Data shown:
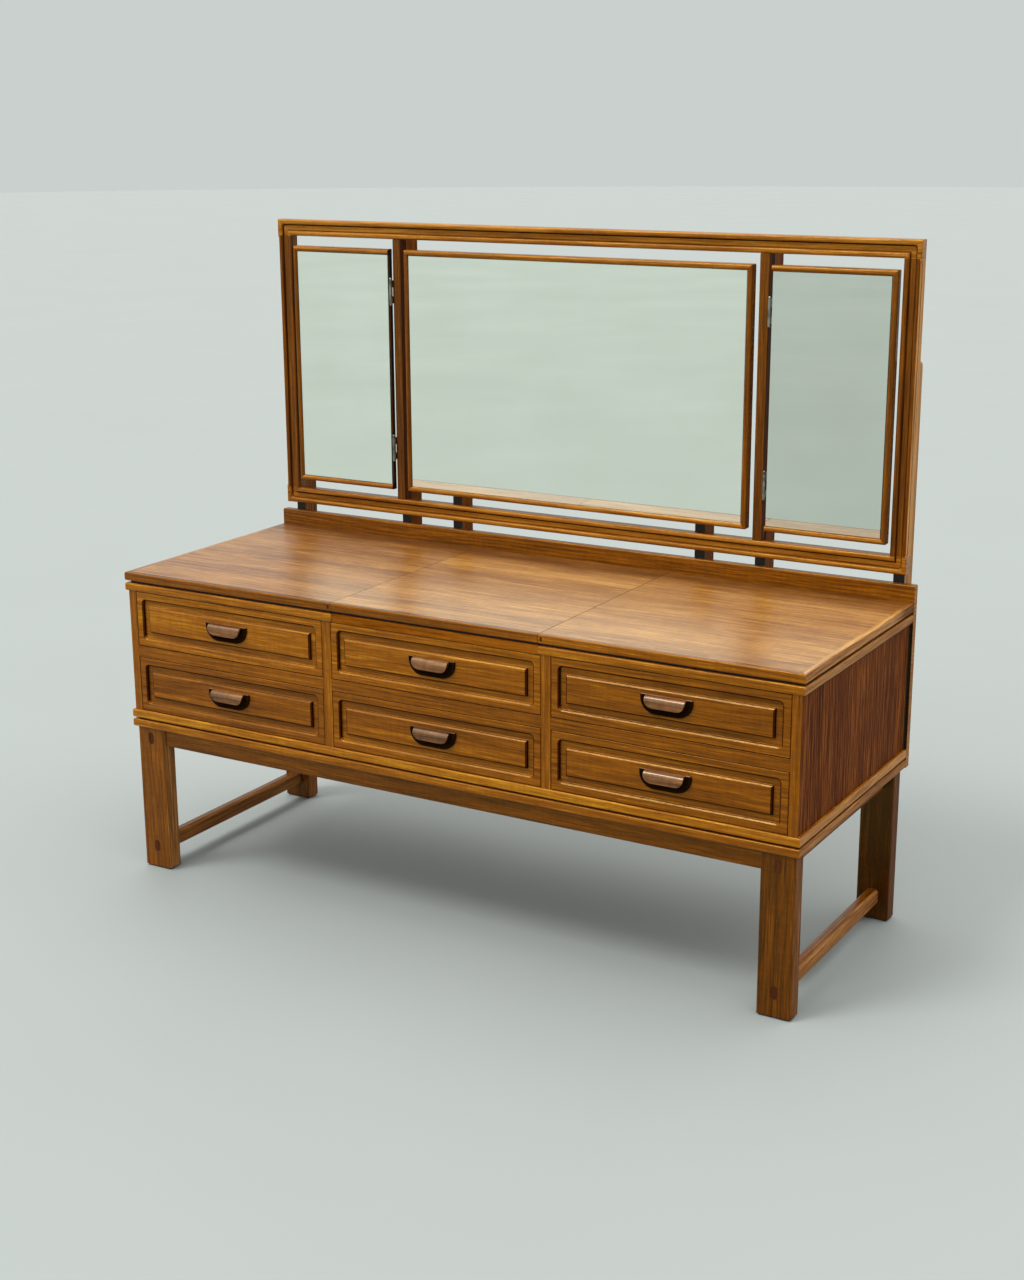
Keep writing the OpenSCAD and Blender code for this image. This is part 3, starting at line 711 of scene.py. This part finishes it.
LEG_TONES = {"leg_front_left": -0.18, "leg_front_right": -0.3, "leg_back_left": -0.35, "leg_back_right": -0.45}
for node, tone in LEG_TONES.items():
    timber(node, TEAK, 1.2 * MM, sides=LIGHT, member=upright_grain, tone=tone)
timber("base_rails", TEAK, 0.8 * MM, sides=LIGHT, member=cross_or_length, tone=-0.25)
timber("stretchers", TEAK, 0.8 * MM, sides=LIGHT, member=lambda c, lo, hi: ("", "y"), tone=-0.1)
timber("tenon_plugs", PLUG, 0.3 * MM, member=upright_grain)
side_panel("side_left")
side_panel("side_right")
timber("dividers", TEAK, 0.4 * MM, member=upright_grain)
timber("drawer_rails", TEAK, 0.4 * MM, tone=-0.05)
timber("drawer_runners", PALE, 0.8 * MM)
timber("centre_web", DARK, 0.5 * MM, member=lambda c, lo, hi: ("", "x"), tone=0.3)
lipped("base_board", TEAK)
lipped("bottom_board", TEAK, tone=0.1)
SEAMS = {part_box("top_centre")[0].x: 0.3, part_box("top_centre")[1].x: 0.65}
lipped("under_boards", TEAK, tone=0.05)
for node, tone in (("top_left", -0.14), ("top_centre", 0.0), ("top_right", 0.06)):
    lipped(node, TOP, "straight", tone, SEAMS)
back_board()
for node in ("glides", "case_back", "shadow_strips"):
    fitting(node, BLACK, 0.5 * MM)


# ---------- mirror frame ----------

posts = cad_mesh("uprights")
soften(posts, 0.8 * MM)
lay_grain(posts, "uprights", member=upright_grain, tone=0.1)
pick_faces(posts, 1, lambda centre, normal: abs(centre.x) > 0.6)
mark_faces(posts, "tone", lambda centre, normal: -0.3 if abs(centre.x) > 0.6 and normal.x * centre.x < 0 else 0.0)
piece("uprights_wood", posts, DARK, "cabinet", ["uprights"], more=[LIGHT])
fitting("upright_facings", BLACK)
fitting("screws", STEEL, 0.4 * MM)

MEMBER, BEAD = 31.5 * MM, 9.5 * MM
FRAME_GROOVE = 5 * MM
STOP = 33 * MM
FRAME_TONE = {"x": 0.2, "z": -0.08}


def mirror_frame():
    """Frame swept round with two beads and a groove. The rails run through, the stiles sit between them,
    and the rounding of the outer edges at the sides stops at the rails."""
    low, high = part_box("frame_rails")
    w, h, depth = high.x - low.x, high.z - low.z, high.y - low.y
    middle = (low + high) / 2
    marks = (STOP - 1 * MM, STOP + 3 * MM)
    outer_r, inner_r = 4.5 * MM, 3.5 * MM
    profile = [(0, depth)]
    profile += arc((outer_r, outer_r), outer_r, 180, 270, 6)
    profile += arc((BEAD - inner_r, inner_r), inner_r, 270, 360, 5)
    edge, rise = 2.2 * MM, 0.3 * MM
    profile += [(BEAD, FRAME_GROOVE - rise), (BEAD + edge, FRAME_GROOVE)]
    profile += [(MEMBER - BEAD - edge, FRAME_GROOVE), (MEMBER - BEAD, FRAME_GROOVE - rise)]
    profile += arc((MEMBER - BEAD + inner_r, inner_r), inner_r, 180, 270, 5)
    profile += arc((MEMBER - outer_r, outer_r), outer_r, 270, 360, 6)
    profile += [(MEMBER, depth)]
    rings = []
    for inset, d in profile:
        r = 1.5 * MM if inset < BEAD else max(GROOVE / 2 - (inset - BEAD), 0.2 * MM)
        if inset > MEMBER - BEAD - 0.1 * MM:
            r = 0.2 * MM
        row = []
        for x, z in ring(w - 2 * inset, h - 2 * inset, r, marks):
            y = d
            near_corner = h / 2 - abs(z) < STOP and abs(abs(x) - w / 2) < outer_r
            if near_corner and d < depth and inset < outer_r:
                x = math.copysign(w / 2 - inset * 0.2, x)
                y = d * 0.2
            row.append((middle.x + x, low.y + y, middle.z + z))
        rings.append(row)
    bm = bmesh.new()
    rows = sweep(bm, rings)
    for i in range(len(rows[0])):
        j = (i + 1) % len(rows[0])
        bm.faces.new((rows[-1][i], rows[-1][j], rows[0][j], rows[0][i]))
    bmesh.ops.recalc_face_normals(bm, faces=bm.faces[:])
    joint = h / 2 - MEMBER
    for z in (-joint, joint):
        bmesh.ops.bisect_plane(bm, geom=bm.verts[:] + bm.edges[:] + bm.faces[:],
                               plane_co=(0, 0, middle.z + z), plane_no=(0, 0, 1), dist=0.001 * MM)

    def member(centre, lo, hi):
        if abs(centre.z - middle.z) > joint:
            return ("top", "x") if centre.z > middle.z else ("bottom", "x")
        return ("right", "z") if centre.x > middle.x else ("left", "z")

    lay_grain(bm, "mirror_frame", member=member, tone=FRAME_TONE)

    def stile_side(centre, normal):
        out = abs(centre.x - middle.x) > w / 2 - outer_r
        return out and abs(centre.z - middle.z) < joint and abs(normal.x) > 0.4

    pick_faces(bm, 1, stile_side)
    mark_faces(bm, "tone", lambda centre, normal: 0.3 if stile_side(centre, normal) else 0.0)

    def groove(centre, normal):
        if not inner_r < centre.y - low.y < FRAME_GROOVE + 0.1 * MM or normal.z > 0.3:
            return 0.0
        if normal.y > -0.9:
            return 0.9
        if centre.y - low.y > FRAME_GROOVE - rise / 4:
            return 0.1
        inset = min(w / 2 - abs(centre.x - middle.x), h / 2 - abs(centre.z - middle.z))
        outer = inset < MEMBER / 2
        return 0.85 if outer and centre.z - middle.z > joint or not outer and centre.z - middle.z < -joint else 0.3

    mark_faces(bm, "stain", groove)
    pick_faces(bm, 2, lambda centre, normal: groove(centre, normal) > 0.2)
    return piece("mirror_frame_wood", bm, FRAME, "cabinet", ["frame_rails", "frame_stiles"],
                 more=[LIGHT, DARK])


mirror_frame()
timber("frame_stiles", FRAME, 0.8 * MM, name="inner_stiles_wood", sides=DARK, member=upright_grain, tone=-0.2,
       keep=lambda low, high: abs(low.x + high.x) / 2 < 0.5)

STRIP = 10.5 * MM


def half_round_strips(node, open_x=None):
    """Half-round strips mitred round a mirror. A wing has none on its hinge edge, at open_x."""
    low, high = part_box(node)
    if open_x is not None:
        spare = math.copysign(2 * STRIP, open_x)
        low, high = low.copy(), high.copy()
        if abs(low.x) < abs(high.x):
            low.x -= abs(spare)
        else:
            high.x += abs(spare)
    w, h, depth = high.x - low.x, high.z - low.z, high.y - low.y
    middle = (low + high) / 2
    r = STRIP / 2
    profile = [(0, depth)] + arc((r, r), r, 180, 360, 12) + [(STRIP, depth)]
    rings = []
    for inset, d in profile:
        corner = max(2.5 * MM - inset, 0.2 * MM)
        points = ring(w - 2 * inset, h - 2 * inset, corner)
        rings.append([(middle.x + x, low.y + d, middle.z + z) for x, z in points])
    bm = bmesh.new()
    rows = sweep(bm, rings)
    for i in range(len(rows[0])):
        j = (i + 1) % len(rows[0])
        bm.faces.new((rows[-1][i], rows[-1][j], rows[0][j], rows[0][i]))
    bmesh.ops.recalc_face_normals(bm, faces=bm.faces[:])
    if open_x is not None:
        outward = -1 if open_x > 0 else 1
        cut = bmesh.ops.bisect_plane(bm, geom=bm.verts[:] + bm.edges[:] + bm.faces[:],
                                     plane_co=(open_x, 0, 0), plane_no=(outward, 0, 0),
                                     clear_outer=True, dist=0.001 * MM)
        edges = [e for e in cut["geom_cut"] if isinstance(e, bmesh.types.BMEdge)]
        caps = bmesh.ops.contextual_create(bm, geom=edges)["faces"]
        for face in caps:
            face.material_index = 1

    def member(centre, lo, hi):
        across = (h / 2 - abs(centre.z - middle.z)) < (w / 2 - abs(centre.x - middle.x))
        if across:
            return ("top", "x") if centre.z > middle.z else ("bottom", "x")
        return ("right", "z") if centre.x > middle.x else ("left", "z")

    lay_grain(bm, node, member=member, tone=FRAME_TONE)
    return piece(f"{node}_wood", bm, FRAME, NODES[node]["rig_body"], [node], more=[BLACK])


def mirror_glass(node, silver=SILVER):
    bm = cad_mesh(node)
    soften(bm, 0.5 * MM, segments=1)
    pick_faces(bm, 1, lambda centre, normal: normal.y > -0.9)
    return piece(f"{node}_plate", bm, silver, NODES[node]["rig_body"], [node], more=[EDGE])


half_round_strips("centre_strips")
mirror_glass("centre_glass")
timber("centre_board", DARK, 0.5 * MM)
timber("centre_battens", PALE, 1 * MM, tone=-0.4)
for name, side in SIDES.items():
    low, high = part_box(f"wing_{name}_strips")
    hinge_edge = low.x if side > 0 else high.x
    half_round_strips(f"wing_{name}_strips", hinge_edge)
    mirror_glass(f"wing_{name}_glass", WORN_SILVER if side > 0 else SILVER)
    board = cad_mesh(f"wing_{name}_board")
    soften(board, 0.4 * MM, segments=2)
    lay_grain(board, name)
    pick_faces(board, 1, lambda centre, normal: normal.x * side < -0.5)
    piece(f"wing_{name}_board_wood", board, DARK, f"wing_{name}", [f"wing_{name}_board"], more=[BLACK])
    fitting(f"wing_{name}_leaves", NICKEL, 0.15 * MM)
fitting("hinge_frame_leaves", NICKEL, 0.15 * MM)
fitting("hinge_pins", NICKEL, 0.1 * MM)


# ---------- stage, light and camera ----------

def stage_floor():
    """A wide, plain, pale floor with a little unevenness in its tone."""
    s = Surface("pale_floor", Specular_IOR_Level=0.3)
    place = s.add("TexCoord").outputs["Object"]
    cloud = s.noise(s.scaled(place, (1.5, 1.5, 1.5)), detail=4).outputs["Fac"]
    s.set(s.shader, "Base Color", s.ramp(cloud, [(0.2, srgb("#8f9492")), (0.8, srgb("#919694"))]))
    s.set(s.shader, "Roughness", s.range(cloud, 0.3, 0.7, 0.55, 0.7))
    bm = bmesh.new()
    bmesh.ops.create_circle(bm, cap_ends=True, segments=96, radius=30)
    mesh = bpy.data.meshes.new("floor")
    bm.to_mesh(mesh)
    bm.free()
    mesh.materials.append(s.material)
    floor = bpy.data.objects.new("floor", mesh)
    bpy.context.scene.collection.objects.link(floor)
    floor.location.z = -0.2 * MM


def towards(azimuth, elevation):
    """Unit vector from the table. Azimuth 0 is in front of it, 90 to its right."""
    a, e = math.radians(azimuth), math.radians(elevation)
    return Vector((math.sin(a) * math.cos(e), -math.cos(a) * math.cos(e), math.sin(e)))


def soft_sun(name, azimuth, elevation, power, spread):
    """A wide, distant light, so the floor is as bright far off as it is near."""
    data = bpy.data.lights.new(name, "SUN")
    data.energy = power
    data.angle = math.radians(spread)
    light = bpy.data.objects.new(name, data)
    bpy.context.scene.collection.objects.link(light)
    light.rotation_euler = towards(azimuth, elevation).to_track_quat("Z", "Y").to_euler()


def room_light(walls, ceiling, window, window_gain):
    """A room with pale walls, a brighter ceiling and a soft bright patch towards the window. The colours
    may be brighter than white."""
    world = bpy.data.worlds.new("room")
    world.use_nodes = True
    tree = world.node_tree
    place = tree.nodes.new("ShaderNodeTexCoord")
    split = tree.nodes.new("ShaderNodeSeparateXYZ")
    ramp = tree.nodes.new("ShaderNodeValToRGB")
    facing = tree.nodes.new("ShaderNodeVectorMath")
    patch = tree.nodes.new("ShaderNodeMapRange")
    total = tree.nodes.new("ShaderNodeMix")
    back = tree.nodes["Background"]
    ramp.color_ramp.elements[0].position = 0.4
    ramp.color_ramp.elements[0].color = walls
    ramp.color_ramp.elements[1].position = 0.85
    ramp.color_ramp.elements[1].color = ceiling
    facing.operation = "DOT_PRODUCT"
    facing.inputs[1].default_value = window
    patch.interpolation_type = "SMOOTHSTEP"
    patch.inputs["From Min"].default_value = 0.85
    patch.inputs["To Max"].default_value = window_gain
    total.data_type = "RGBA"
    total.blend_type = "ADD"
    total.inputs["Factor"].default_value = 1
    tree.links.new(place.outputs["Generated"], split.inputs[0])
    tree.links.new(split.outputs["Z"], ramp.inputs["Fac"])
    tree.links.new(place.outputs["Generated"], facing.inputs[0])
    tree.links.new(facing.outputs["Value"], patch.inputs["Value"])
    tree.links.new(ramp.outputs["Color"], total.inputs["A"])
    tree.links.new(patch.outputs["Result"], total.inputs["B"])
    tree.links.new(total.outputs["Result"], back.inputs["Color"])
    bpy.context.scene.world = world


AZIMUTH, ELEVATION, ROLL = 30.5, 15.7, -0.3
AIM = Vector((0.019, -0.031, 0.489))
DISTANCE = 3.45
LENS = 54.08


def camera():
    data = bpy.data.cameras.new("camera")
    data.sensor_width = 36
    data.lens = LENS
    obj = bpy.data.objects.new("camera", data)
    bpy.context.scene.collection.objects.link(obj)
    turn = (Matrix.Rotation(math.radians(AZIMUTH), 3, "Z")
            @ Matrix.Rotation(math.radians(90 - ELEVATION), 3, "X")
            @ Matrix.Rotation(math.radians(ROLL), 3, "Z"))
    place = AIM + towards(AZIMUTH, ELEVATION) * DISTANCE
    obj.matrix_world = Matrix.Translation(place) @ turn.to_4x4()
    bpy.context.scene.camera = obj


stage_floor()
room_light(srgb("#cad0ce"), (2.4, 2.4, 2.35, 1), towards(-32, 20), 1.3)
soft_sun("window", -38, 56, 1.4, 18)
camera()
bpy.context.scene.view_settings.view_transform = "Standard"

Required task:
Starting with the first line of the data above, copy each line exactly until you reach the line with "# ---------- mirror"; include that line as well.

The response:
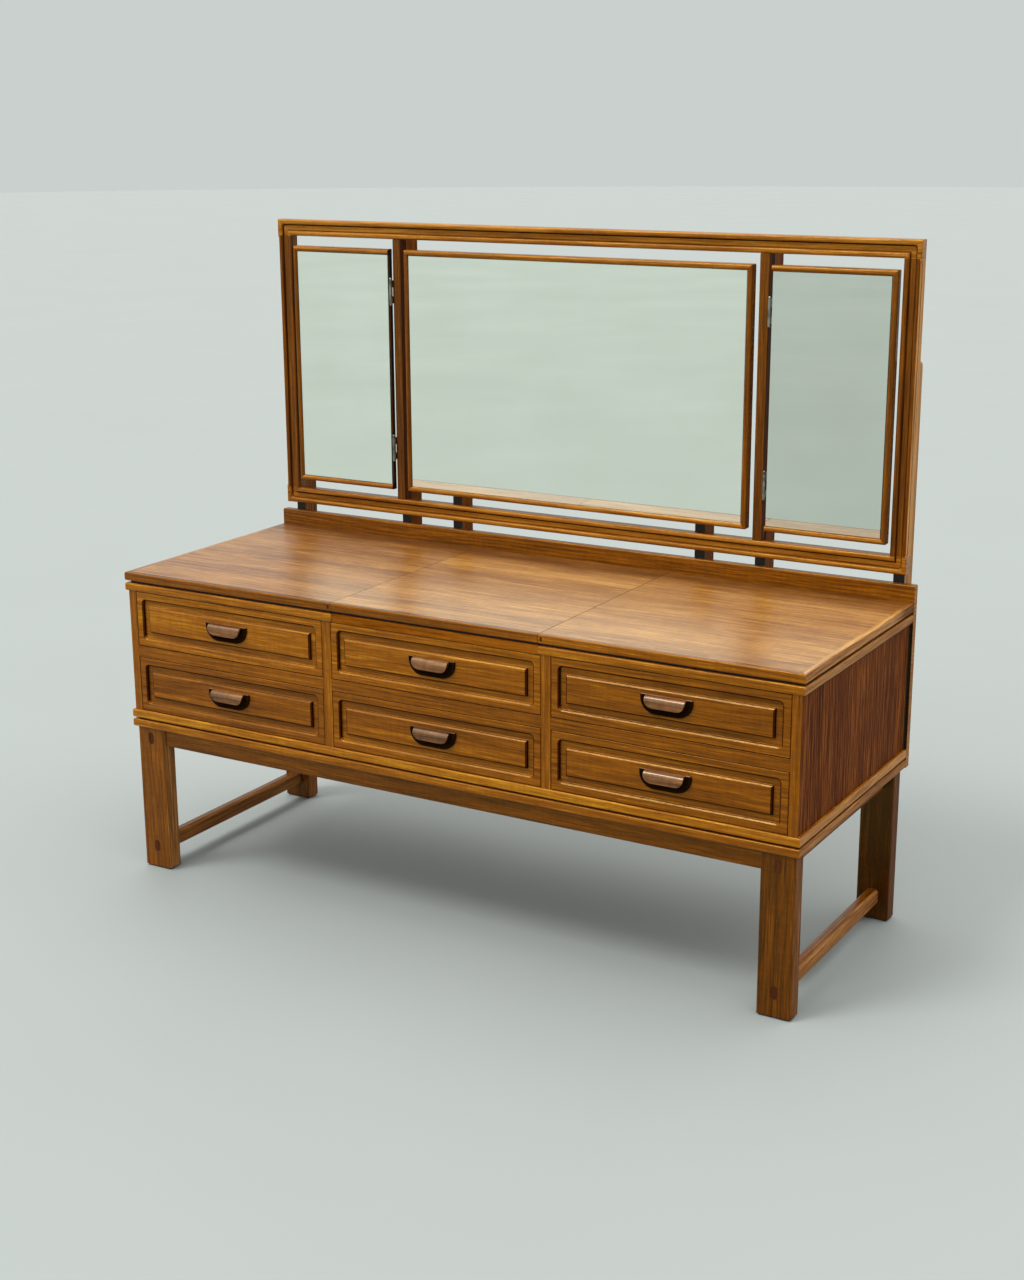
Keep writing the OpenSCAD and Blender code for this image. This is part 3, starting at line 711 of scene.py. This part finishes it.
LEG_TONES = {"leg_front_left": -0.18, "leg_front_right": -0.3, "leg_back_left": -0.35, "leg_back_right": -0.45}
for node, tone in LEG_TONES.items():
    timber(node, TEAK, 1.2 * MM, sides=LIGHT, member=upright_grain, tone=tone)
timber("base_rails", TEAK, 0.8 * MM, sides=LIGHT, member=cross_or_length, tone=-0.25)
timber("stretchers", TEAK, 0.8 * MM, sides=LIGHT, member=lambda c, lo, hi: ("", "y"), tone=-0.1)
timber("tenon_plugs", PLUG, 0.3 * MM, member=upright_grain)
side_panel("side_left")
side_panel("side_right")
timber("dividers", TEAK, 0.4 * MM, member=upright_grain)
timber("drawer_rails", TEAK, 0.4 * MM, tone=-0.05)
timber("drawer_runners", PALE, 0.8 * MM)
timber("centre_web", DARK, 0.5 * MM, member=lambda c, lo, hi: ("", "x"), tone=0.3)
lipped("base_board", TEAK)
lipped("bottom_board", TEAK, tone=0.1)
SEAMS = {part_box("top_centre")[0].x: 0.3, part_box("top_centre")[1].x: 0.65}
lipped("under_boards", TEAK, tone=0.05)
for node, tone in (("top_left", -0.14), ("top_centre", 0.0), ("top_right", 0.06)):
    lipped(node, TOP, "straight", tone, SEAMS)
back_board()
for node in ("glides", "case_back", "shadow_strips"):
    fitting(node, BLACK, 0.5 * MM)


# ---------- mirror frame ----------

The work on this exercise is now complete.